Cobordism versions of the Hirzebruch functional equation for the virtual signature (Q2565081)

Let \(M^n\) be an oriented manifold. Any class of \(H_{n-2}(M,Z)\) can be realized uniquely up to cobordism by an oriented closed submanifold of \(M\). The submanifold intersection gives rise to the mapping \( \rho_k^{or} : (H_{n-2}(M))^k \to \Omega_{n-2}\). Composing \(\rho_k^{or}\) with the signature homomorphism \(\Omega_{n-2} \to Z\) one obtains the virtual signature \(\tau_k : (H_{n-2}(M))^k \to Z\). For \(\tau_k\) there holds the functional equation due to Hirzebruch \[ \tau_k(x_1, \dots, x_{k-1}, x + y) = \tau_k(x_1, \dots, x_{k-1}, x) + \tau_k(x_1, \dots, x_{k-1}, y) - \tau_{k+2}(x_1, \dots, x_{k-1},x, y, x+y). \] In his original proof Hirzebruch uses his well-known signature formula which expresses the signature of a manifold via its \(L\)-genus and is based on Thom's calculation of the ring \(\Omega_* \otimes Q\). Hirzebruch and Thom raised a question about a direct geometrical explanation of the functional equation [\textit{F. Hirzebruch}, Ann. Math., II. Ser. 60, 213-236 (1954; Zbl 0056.16803)]. In the paper under review the following theorem is proved. Let \(M^n\) be an oriented manifold, and let \(x, y \in H_{n-2}(M,Z)\), \(w = x + y\). Let the classes \(x\), \(y\), \(w\) be realized by closed oriented submanifolds \(X\), \(Y\), \(W\) which intersect transversally; let \(T^{n-6} = X \cap Y \cap W\).
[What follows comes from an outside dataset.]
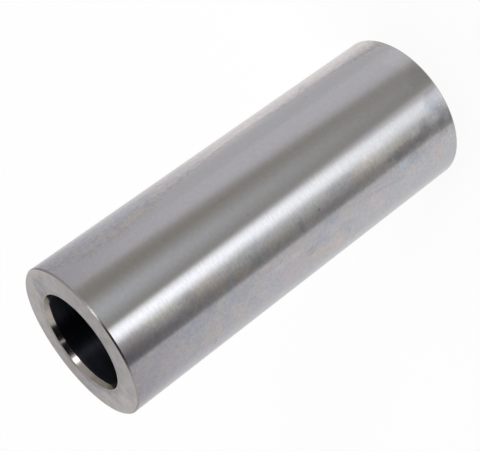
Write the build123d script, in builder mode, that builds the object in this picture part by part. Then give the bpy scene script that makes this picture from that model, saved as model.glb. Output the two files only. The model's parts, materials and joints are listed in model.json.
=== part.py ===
from build123d import *
import os

# Piston pin: the hollow, hardened and ground steel pin that joins a piston to its connecting rod.
# It stands on one end, with its axis along +Z and its origin at the centre of the lower end face.

# Driving dimensions, in millimetres
outer_diameter = 22.0
length = 58.0
wall = 4.1
bore_mouth_width = 0.3
bore_mouth_depth = 0.8
outer_edge_break = 0.2

# The bore follows the outside at the wall's thickness, which makes it 13.8 mm
bore_diameter = outer_diameter - 2 * wall

os.makedirs("parts", exist_ok=True)

# One turned tube: the ring of the end face, drawn out to the pin's length
with BuildPart() as piston_pin:
    with BuildSketch(Plane.XY) as end_ring:
        Circle(outer_diameter / 2)
        Circle(bore_diameter / 2, mode=Mode.SUBTRACT)
    extrude(amount=length)

    # The two bore mouths have the smallest circles, the two outer rims the largest
    circles_by_radius = piston_pin.edges().filter_by(GeomType.CIRCLE).group_by(SortBy.RADIUS)
    bore_mouths = circles_by_radius[0]
    outer_rims = circles_by_radius[-1]
    chamfer(outer_rims, length=outer_edge_break)

    # Each mouth opens out steeply: its width is measured on the end face, its depth down the bore
    end_faces = piston_pin.faces().filter_by(Axis.Z).sort_by(Axis.Z)
    for mouth, end_face in zip(bore_mouths.sort_by(Axis.Z), (end_faces[0], end_faces[-1])):
        chamfer(mouth, length=bore_mouth_width, length2=bore_mouth_depth, reference=end_face)

piston_pin.part.label = "piston_pin"
export_step(piston_pin.part, "parts/piston_pin.step")
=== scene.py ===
"""Looks of a piston pin: a hollow, ground steel pin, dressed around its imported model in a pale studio."""

import json
import logging
import math
from collections.abc import Callable
from dataclasses import dataclass
from enum import Enum

import bmesh
import bpy
from mathutils import Matrix, Vector

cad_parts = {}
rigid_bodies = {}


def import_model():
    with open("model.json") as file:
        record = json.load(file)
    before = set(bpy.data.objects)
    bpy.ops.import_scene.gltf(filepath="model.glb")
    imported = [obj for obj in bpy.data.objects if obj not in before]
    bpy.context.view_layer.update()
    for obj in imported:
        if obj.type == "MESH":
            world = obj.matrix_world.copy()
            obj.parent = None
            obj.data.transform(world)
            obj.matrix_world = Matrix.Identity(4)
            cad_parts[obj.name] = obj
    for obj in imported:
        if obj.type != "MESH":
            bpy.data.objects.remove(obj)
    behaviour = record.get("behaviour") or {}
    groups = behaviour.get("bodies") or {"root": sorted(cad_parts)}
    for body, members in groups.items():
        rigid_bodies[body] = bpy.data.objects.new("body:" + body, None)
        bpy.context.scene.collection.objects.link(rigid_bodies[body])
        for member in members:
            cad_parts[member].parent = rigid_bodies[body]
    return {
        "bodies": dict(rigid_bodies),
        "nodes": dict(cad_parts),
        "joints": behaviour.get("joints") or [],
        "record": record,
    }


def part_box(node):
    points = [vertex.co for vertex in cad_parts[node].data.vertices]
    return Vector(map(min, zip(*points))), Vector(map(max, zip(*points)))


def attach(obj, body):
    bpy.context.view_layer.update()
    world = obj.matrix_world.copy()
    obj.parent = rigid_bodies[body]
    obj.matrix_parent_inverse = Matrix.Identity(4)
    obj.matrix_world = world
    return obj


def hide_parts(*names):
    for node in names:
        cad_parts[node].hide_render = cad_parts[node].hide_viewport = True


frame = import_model()

Socket = bpy.types.NodeSocket
Source = float | tuple[float, ...] | Socket
log = logging.getLogger("piston_pin")

MM = 0.001
WHITE = (1.0, 1.0, 1.0)
NO_TINT = (*WHITE, 1.0)
QUARTER_TURN = 0.25
COLOUR = "NodeSocketColor"
VECTOR = "NodeSocketVector"
ORIGIN = (0.0, 0.0, 0.0)


class Zone(Enum):
    """A surface of the pin with its own finish. The value is its material's place on the piece."""

    OUTSIDE = 0
    RIM = 1
    END_FACE = 2
    MOUTH = 3
    BORE = 4


class Wall(Enum):
    """What a turning line runs along: up a round wall, or outwards over a flat face."""

    ROUND = "Height"
    FLAT = "Radius"


@dataclass(frozen=True)
class Port:
    """One named socket of a node group, with its kind and its value at the start."""

    name: str
    kind: str = "NodeSocketFloat"
    value: float | tuple[float, ...] = 0.0


class Bench:
    """A node tree, with short ways to add nodes to it and to wire them."""

    def __init__(self, tree: bpy.types.NodeTree) -> None:
        """Keeps the tree that the nodes go to.

        Args:
            tree: a material's, a world's or a group's node tree.
        """
        self.tree = tree

    def wire(self, node: bpy.types.Node, values: dict[str | int, Source]) -> None:
        """Sets or links a node's inputs.

        Args:
            node: the node whose inputs are wired.
            values: for each input's name or place, a plain value or the socket that feeds it.
        """
        for name, value in values.items():
            if isinstance(value, Socket):
                self.tree.links.new(value, node.inputs[name])
            else:
                node.inputs[name].default_value = value

    def add(
        self, kind: str, values: dict[str | int, Source] | None = None, **settings: object
    ) -> bpy.types.Node:
        """Adds one node.

        Args:
            kind: the node's type, such as ShaderNodeMath.
            values: its inputs, as wire takes them.
            **settings: its own properties, such as operation.

        Returns:
            The new node.
        """
        node = self.tree.nodes.new(kind)
        for name, value in settings.items():
            setattr(node, name, value)
        self.wire(node, values or {})
        return node

    def math(self, operation: str, *values: Source, clamp: bool = False) -> Socket:
        """Adds a math node and returns its result.

        Args:
            operation: the math node's operation.
            *values: its operands, in order.
            clamp: whether the result is held between 0 and 1.

        Returns:
            The socket with the result.
        """
        node = self.add("ShaderNodeMath", dict(enumerate(values)), operation=operation, use_clamp=clamp)
        return node.outputs[0]

    def step(self, value: Source, at: Source, softness: Source) -> Socket:
        """Adds a smooth step.

        Args:
            value: what is compared.
            at: where the step is half way up.
            softness: how far from there it starts and ends.

        Returns:
            A socket that goes from 0, well below the step, to 1, well above it.
        """
        values = {
            "Value": value,
            "From Min": self.math("SUBTRACT", at, softness),
            "From Max": self.math("ADD", at, softness),
        }
        return self.add("ShaderNodeMapRange", values, interpolation_type="SMOOTHSTEP").outputs["Result"]

    def mix(self, factor: Source, low: Source, high: Source, blend: str = "MIX") -> Socket:
        """Mixes two colours.

        Args:
            factor: how much of the second colour shows.
            low: the first colour.
            high: the second colour.
            blend: how they are put together, such as MIX or MULTIPLY.

        Returns:
            The socket with the mixed colour.
        """
        node = self.add("ShaderNodeMix", data_type="RGBA", blend_type=blend)
        factor_in = next(s for s in node.inputs if s.identifier == "Factor_Float")
        low_in = next(s for s in node.inputs if s.identifier == "A_Color")
        high_in = next(s for s in node.inputs if s.identifier == "B_Color")
        for socket, value in ((factor_in, factor), (low_in, low), (high_in, high)):
            if isinstance(value, Socket):
                self.tree.links.new(value, socket)
            elif isinstance(value, tuple):
                socket.default_value = (*value[:3], 1.0)
            else:
                socket.default_value = value
        return next(s for s in node.outputs if s.identifier == "Result_Color")

    def grey(self, level: Socket) -> Socket:
        """Returns the grey colour of a level."""
        return self.add("ShaderNodeCombineColor", {0: level, 1: level, 2: level}).outputs[0]

    def noise(self, place: Socket, size: Source, detail: float = 3.0, distortion: float = 0.0) -> Socket:
        """Adds noise.

        Args:
            place: the point, in mm.
            size: how large its clouds are, in mm.
            detail: how many finer layers it has.
            distortion: how far the clouds are drawn into each other.

        Returns:
            The socket with the noise, about 0.5 in the middle.
        """
        values = {
            "Vector": place,
            "Scale": self.math("DIVIDE", 1.0, size),
            "Detail": detail,
            "Roughness": 0.6,
            "Distortion": distortion,
        }
        return self.add("ShaderNodeTexNoise", values).outputs["Fac"]

    def blots(self, place: Socket, size: float, detail: float, at: float, softness: float) -> Socket:
        """Parts noise into light and dark blots.

        Args:
            place: the point, in mm.
            size: how large the noise's clouds are, in mm.
            detail: how many finer layers it has.
            at: the level of the noise where a blot ends.
            softness: how far from that level its border reaches.

        Returns:
            A socket that is 1 inside the blots and 0 between them.
        """
        return self.step(self.noise(place, size, detail=detail), at, softness)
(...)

Then there exists a fiber bundle \(T \widetilde\times CP^2\) over \(T\) associated with a \(C^3\)-vector bundle \(\omega\), so that for the oriented cobordism classes holds \[ [W] = [X] + [Y] - [T \widetilde\times CP^2]. \] The proof of the theorem is based on an explicit construction of \(W\) and the cobordism is checked directly, by using cut-and-paste technique. This theorem easily implies the Hirzebruch functional equation, therefore the author writes that his construction gives a satisfactory answer to the question of Hirzebruch and Thom. Also, a similar result is proved for nonoriented cobordisms.